400米夺冠,这是我当时的想法。我擅长长跑,家住在山里,每日上上下下耗费体力,也练出来了,尤其上初中的时候,我们一群人都是背着馒头上学的,虽然我曾在离学校不太远的舅父家吃过很长一段时间饭,但这样的记忆还是很多。我们村离学校大概十里路的样子,要翻很深的一道沟才能到,天热的时候,我们每周背两次馒头,每次时间不能超过两个小时。这来回的路途,就是我的体育场。再加上那个时候中考体育很重要,我每天早上五点起床绕着学校周边的村庄跑一圈。正因为如此,在初中学校的体育场上我曾创下了令自己非常满意的成绩。我的跳高、1500米、铅球都进入了学校的记录簿。到师范后,报名参赛1500米、800米夺冠,我都觉得肯定是囊中之物。唯独这400米,我从来没有在赛场上跑过,那次听了崔老师和初中班主任的话就报了名。
第一次运动会,我们班报100米的一个同学,预赛完后受伤了,老师就让我替他跑,短跑我并不特长,大概就是13秒左右的样子,当时跑了那一组的第三名。这一跑就使我当年的400米冠军的梦破灭了。

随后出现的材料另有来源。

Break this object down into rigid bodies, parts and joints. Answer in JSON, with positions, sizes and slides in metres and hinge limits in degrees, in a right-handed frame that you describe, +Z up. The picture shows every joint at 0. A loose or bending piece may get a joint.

记忆中,我已夺得了800米和1500米的冠军了,下午进行4×400米比赛,我们六个班级,实力最强的是我们班和一班,比赛中我与一班跑得最快的一个同学跑最后一棒,他班前几个学生比我班跑的快一些,我接住棒的时候,他已跑出去很长一段距离,已经开始拐弯了,大概八九十米的样子。我接住棒后,就拼命地追,似乎连呼吸的时间都没有一样。终于在最后一处拐弯的时候,我追上了他,并且大喊了一声。我觉得那次比赛就像是在拼命,平时在学校看起来很文静的一个学生,怎么就能疯狂得像一匹野马,甚至借助大声的辱骂换气。我想大概是因为集体荣誉感的驱使和观众狂暴的喝彩吧!比赛完后,一班班主任就跑到我们班队伍里告诉我们班主任,第二天的400米比赛我不能参加了,因为她始终盯着我,按规定我已参加完三个项目了,如果我再参加,她就会举报。这样,我就没有参加自己很期待的400米比赛,而与我一起跑最后一棒的学生就得了当年的400米冠军。